Could you output each line of the data that follows exactly?

◇ ◇ ◇ ◇ ◇

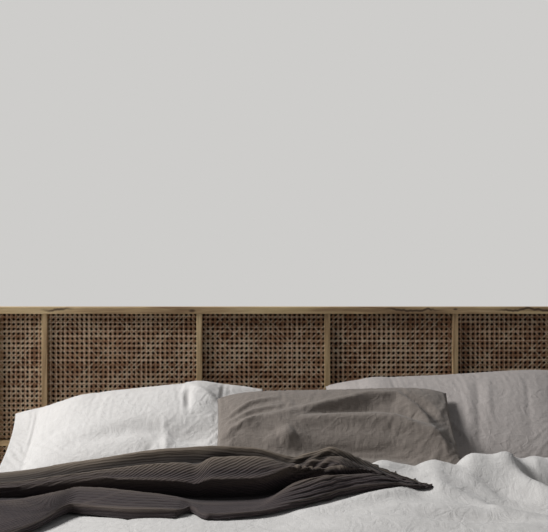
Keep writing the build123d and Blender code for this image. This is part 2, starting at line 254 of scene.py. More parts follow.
def slat_material():
    """Clear-lacquered layered birch: pale faces with a fine grain."""
    m = Maker("slat_birch")
    grain = m.noise(m.place((5, 90, 90)), 2.0, 4, 0.6, 0.4)
    layers = m.noise(m.place((0, 0, 900)), 1.0, 1)
    colour = m.ramp(grain, [(0.3, linear(190, 160, 118)), (0.7, linear(222, 196, 156))])
    colour = m.mix(m.remap(layers, 0.5, 0.6, 0.0, 0.2), colour, linear(160, 124, 84))
    return m.finish(base_color=colour, roughness=0.4, coat_weight=0.15, normal=m.bump(grain, 0.0003, 0.3))


def paint(node, material):
    """Give a CAD node's object a finished material."""
    data = nodes[node].data
    data.materials.clear()
    data.materials.append(material)


# Meshes from arrays
def put_in_scene(name, data):
    """An object that holds a mesh, a lamp or a camera."""
    made = bpy.data.objects.new(name, data)
    bpy.context.scene.collection.objects.link(made)
    return made


def bare_object(name, points, faces):
    """An object from points and a list of faces, which isn't a piece of the bed."""
    mesh = bpy.data.meshes.new(name)
    mesh.from_pydata(np.asarray(points).tolist(), [], faces)
    return put_in_scene(name, mesh)


def make_piece(name, points, faces, look, node):
    """A smooth piece that rides on the bed in place of a CAD node."""
    piece = bare_object(name, points, faces)
    piece.data.materials.append(materials[look])
    piece.data.shade_smooth()
    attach(piece, "root")
    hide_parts(node)
    return piece


def carry(piece, name, values):
    """Store a value for each point of a piece, for its material."""
    attribute = piece.data.attributes.new(name, "FLOAT", "POINT")
    attribute.data.foreach_set("value", values.astype(np.float32))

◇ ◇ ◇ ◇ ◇

• **SOLUTION BELOW**
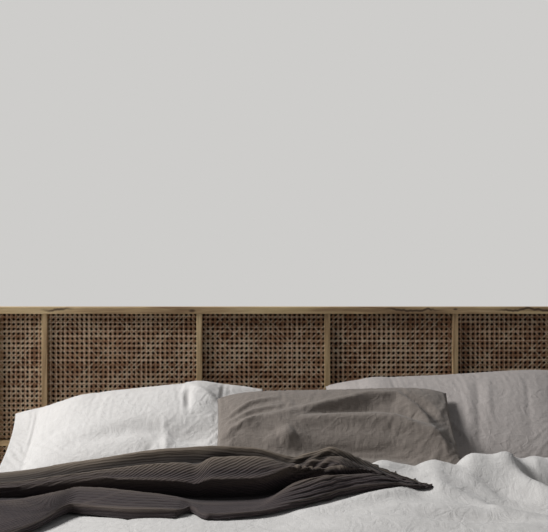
Keep writing the build123d and Blender code for this image. This is part 2, starting at line 254 of scene.py. More parts follow.
def slat_material():
    """Clear-lacquered layered birch: pale faces with a fine grain."""
    m = Maker("slat_birch")
    grain = m.noise(m.place((5, 90, 90)), 2.0, 4, 0.6, 0.4)
    layers = m.noise(m.place((0, 0, 900)), 1.0, 1)
    colour = m.ramp(grain, [(0.3, linear(190, 160, 118)), (0.7, linear(222, 196, 156))])
    colour = m.mix(m.remap(layers, 0.5, 0.6, 0.0, 0.2), colour, linear(160, 124, 84))
    return m.finish(base_color=colour, roughness=0.4, coat_weight=0.15, normal=m.bump(grain, 0.0003, 0.3))


def paint(node, material):
    """Give a CAD node's object a finished material."""
    data = nodes[node].data
    data.materials.clear()
    data.materials.append(material)


# Meshes from arrays
def put_in_scene(name, data):
    """An object that holds a mesh, a lamp or a camera."""
    made = bpy.data.objects.new(name, data)
    bpy.context.scene.collection.objects.link(made)
    return made


def bare_object(name, points, faces):
    """An object from points and a list of faces, which isn't a piece of the bed."""
    mesh = bpy.data.meshes.new(name)
    mesh.from_pydata(np.asarray(points).tolist(), [], faces)
    return put_in_scene(name, mesh)


def make_piece(name, points, faces, look, node):
    """A smooth piece that rides on the bed in place of a CAD node."""
    piece = bare_object(name, points, faces)
    piece.data.materials.append(materials[look])
    piece.data.shade_smooth()
    attach(piece, "root")
    hide_parts(node)
    return piece


def carry(piece, name, values):
    """Store a value for each point of a piece, for its material."""
    attribute = piece.data.attributes.new(name, "FLOAT", "POINT")
    attribute.data.foreach_set("value", values.astype(np.float32))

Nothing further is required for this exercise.